→ Task requirements: How many lines in this material include the string "that"? Answer with the number and nothing further.

-------- Exercise input --------

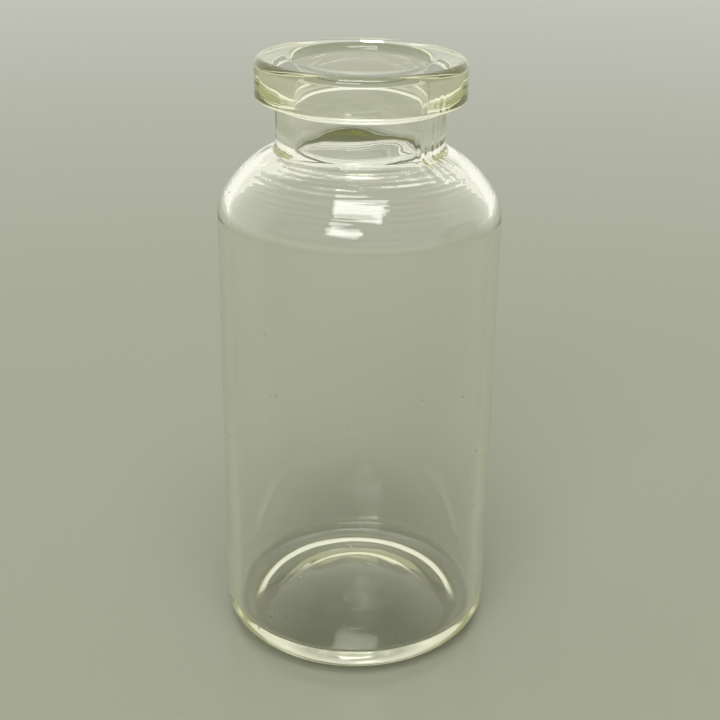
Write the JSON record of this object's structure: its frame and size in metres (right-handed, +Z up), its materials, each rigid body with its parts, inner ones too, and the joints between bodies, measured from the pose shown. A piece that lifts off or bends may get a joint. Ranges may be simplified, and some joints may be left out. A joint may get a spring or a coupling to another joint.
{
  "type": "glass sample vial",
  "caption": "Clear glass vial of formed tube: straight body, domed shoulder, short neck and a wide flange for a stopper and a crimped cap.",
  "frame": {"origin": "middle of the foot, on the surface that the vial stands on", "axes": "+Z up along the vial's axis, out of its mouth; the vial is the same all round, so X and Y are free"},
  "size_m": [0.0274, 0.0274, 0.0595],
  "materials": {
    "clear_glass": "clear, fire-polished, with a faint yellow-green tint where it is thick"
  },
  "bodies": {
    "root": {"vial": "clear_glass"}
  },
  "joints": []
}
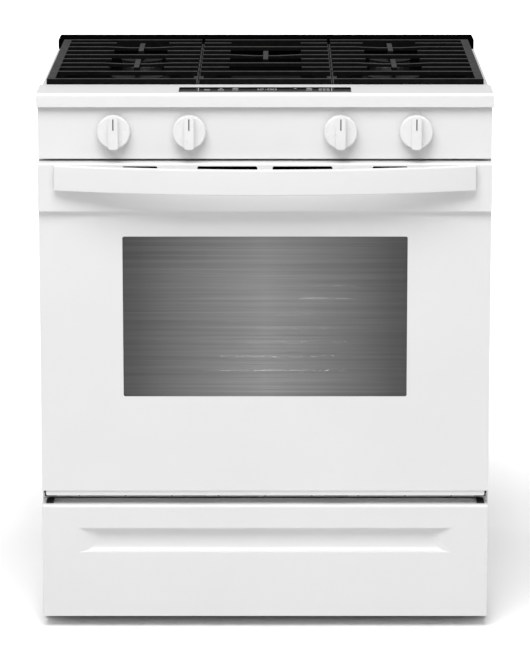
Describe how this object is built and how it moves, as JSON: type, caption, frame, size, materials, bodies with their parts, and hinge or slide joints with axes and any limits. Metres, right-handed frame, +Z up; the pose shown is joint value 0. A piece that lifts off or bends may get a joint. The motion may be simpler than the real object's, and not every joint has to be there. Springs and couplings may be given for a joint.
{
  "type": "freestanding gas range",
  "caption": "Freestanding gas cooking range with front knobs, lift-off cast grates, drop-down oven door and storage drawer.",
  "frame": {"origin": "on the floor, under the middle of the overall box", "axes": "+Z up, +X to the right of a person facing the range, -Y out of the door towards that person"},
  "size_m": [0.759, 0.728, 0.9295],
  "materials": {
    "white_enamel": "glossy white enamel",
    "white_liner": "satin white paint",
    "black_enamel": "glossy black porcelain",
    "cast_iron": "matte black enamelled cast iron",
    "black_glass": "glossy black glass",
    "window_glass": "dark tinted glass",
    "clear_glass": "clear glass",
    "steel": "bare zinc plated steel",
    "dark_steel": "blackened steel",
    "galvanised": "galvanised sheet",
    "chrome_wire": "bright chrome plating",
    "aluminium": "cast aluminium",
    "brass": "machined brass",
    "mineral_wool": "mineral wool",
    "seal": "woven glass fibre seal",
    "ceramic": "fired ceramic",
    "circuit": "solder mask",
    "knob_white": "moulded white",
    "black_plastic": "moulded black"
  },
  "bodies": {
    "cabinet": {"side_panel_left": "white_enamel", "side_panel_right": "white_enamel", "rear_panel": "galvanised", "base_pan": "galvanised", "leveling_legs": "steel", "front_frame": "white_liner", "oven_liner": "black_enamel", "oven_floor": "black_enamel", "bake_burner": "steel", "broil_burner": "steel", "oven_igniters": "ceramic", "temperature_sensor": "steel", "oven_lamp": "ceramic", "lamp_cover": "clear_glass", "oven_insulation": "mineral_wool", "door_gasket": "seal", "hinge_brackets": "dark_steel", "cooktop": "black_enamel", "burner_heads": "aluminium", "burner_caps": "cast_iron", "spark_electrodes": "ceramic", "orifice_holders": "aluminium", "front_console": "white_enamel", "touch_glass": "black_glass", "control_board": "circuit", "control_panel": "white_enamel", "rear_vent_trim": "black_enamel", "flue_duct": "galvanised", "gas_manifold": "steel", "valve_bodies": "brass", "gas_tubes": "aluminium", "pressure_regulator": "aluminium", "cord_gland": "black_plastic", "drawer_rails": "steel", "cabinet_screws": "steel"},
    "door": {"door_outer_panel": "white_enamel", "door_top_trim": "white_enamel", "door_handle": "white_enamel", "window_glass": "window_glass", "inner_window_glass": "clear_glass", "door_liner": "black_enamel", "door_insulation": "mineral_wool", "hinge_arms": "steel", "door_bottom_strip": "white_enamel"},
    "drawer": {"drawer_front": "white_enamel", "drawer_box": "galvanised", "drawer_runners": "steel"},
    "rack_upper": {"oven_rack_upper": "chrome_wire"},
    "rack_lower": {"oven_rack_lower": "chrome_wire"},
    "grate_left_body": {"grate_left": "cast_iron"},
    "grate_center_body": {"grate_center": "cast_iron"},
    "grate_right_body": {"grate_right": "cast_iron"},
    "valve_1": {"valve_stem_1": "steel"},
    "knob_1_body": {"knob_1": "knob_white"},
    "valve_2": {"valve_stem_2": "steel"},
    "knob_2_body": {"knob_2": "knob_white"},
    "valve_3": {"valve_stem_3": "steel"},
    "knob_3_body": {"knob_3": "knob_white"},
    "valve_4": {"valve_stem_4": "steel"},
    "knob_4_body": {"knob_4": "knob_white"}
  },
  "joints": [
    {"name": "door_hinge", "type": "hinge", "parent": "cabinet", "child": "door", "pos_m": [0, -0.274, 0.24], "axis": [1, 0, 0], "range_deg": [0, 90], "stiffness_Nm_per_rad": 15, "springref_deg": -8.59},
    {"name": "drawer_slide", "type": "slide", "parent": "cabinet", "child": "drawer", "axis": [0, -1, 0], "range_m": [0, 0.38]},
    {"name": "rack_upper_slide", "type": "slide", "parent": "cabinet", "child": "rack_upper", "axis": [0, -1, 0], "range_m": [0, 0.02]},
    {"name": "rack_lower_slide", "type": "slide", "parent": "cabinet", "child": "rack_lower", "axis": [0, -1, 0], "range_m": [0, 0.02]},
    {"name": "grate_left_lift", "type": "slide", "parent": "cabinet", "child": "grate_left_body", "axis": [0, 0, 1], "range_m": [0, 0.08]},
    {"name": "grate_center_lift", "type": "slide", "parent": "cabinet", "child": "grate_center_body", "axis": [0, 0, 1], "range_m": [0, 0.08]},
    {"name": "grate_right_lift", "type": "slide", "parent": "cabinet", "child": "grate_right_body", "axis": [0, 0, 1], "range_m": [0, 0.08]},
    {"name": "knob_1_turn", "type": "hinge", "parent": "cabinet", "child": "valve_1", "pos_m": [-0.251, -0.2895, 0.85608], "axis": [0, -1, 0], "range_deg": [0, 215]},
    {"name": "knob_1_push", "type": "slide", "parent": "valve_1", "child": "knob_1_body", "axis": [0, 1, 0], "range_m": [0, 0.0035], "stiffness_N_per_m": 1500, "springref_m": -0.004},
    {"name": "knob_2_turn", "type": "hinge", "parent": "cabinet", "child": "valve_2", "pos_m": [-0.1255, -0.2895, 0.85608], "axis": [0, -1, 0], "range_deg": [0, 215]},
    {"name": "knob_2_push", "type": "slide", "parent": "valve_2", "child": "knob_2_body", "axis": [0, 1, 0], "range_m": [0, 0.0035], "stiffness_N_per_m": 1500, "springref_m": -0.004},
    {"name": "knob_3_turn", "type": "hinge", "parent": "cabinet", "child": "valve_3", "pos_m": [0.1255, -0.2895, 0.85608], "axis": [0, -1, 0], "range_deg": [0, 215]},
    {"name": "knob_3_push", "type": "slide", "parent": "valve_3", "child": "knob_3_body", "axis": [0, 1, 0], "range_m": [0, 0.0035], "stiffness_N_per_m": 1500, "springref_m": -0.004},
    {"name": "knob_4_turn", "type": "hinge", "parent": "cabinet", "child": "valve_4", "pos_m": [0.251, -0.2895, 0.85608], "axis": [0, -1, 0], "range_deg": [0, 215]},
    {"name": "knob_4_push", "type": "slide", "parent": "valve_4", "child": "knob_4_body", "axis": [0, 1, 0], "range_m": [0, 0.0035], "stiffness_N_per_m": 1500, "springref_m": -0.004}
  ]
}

--------

→ Task output: 4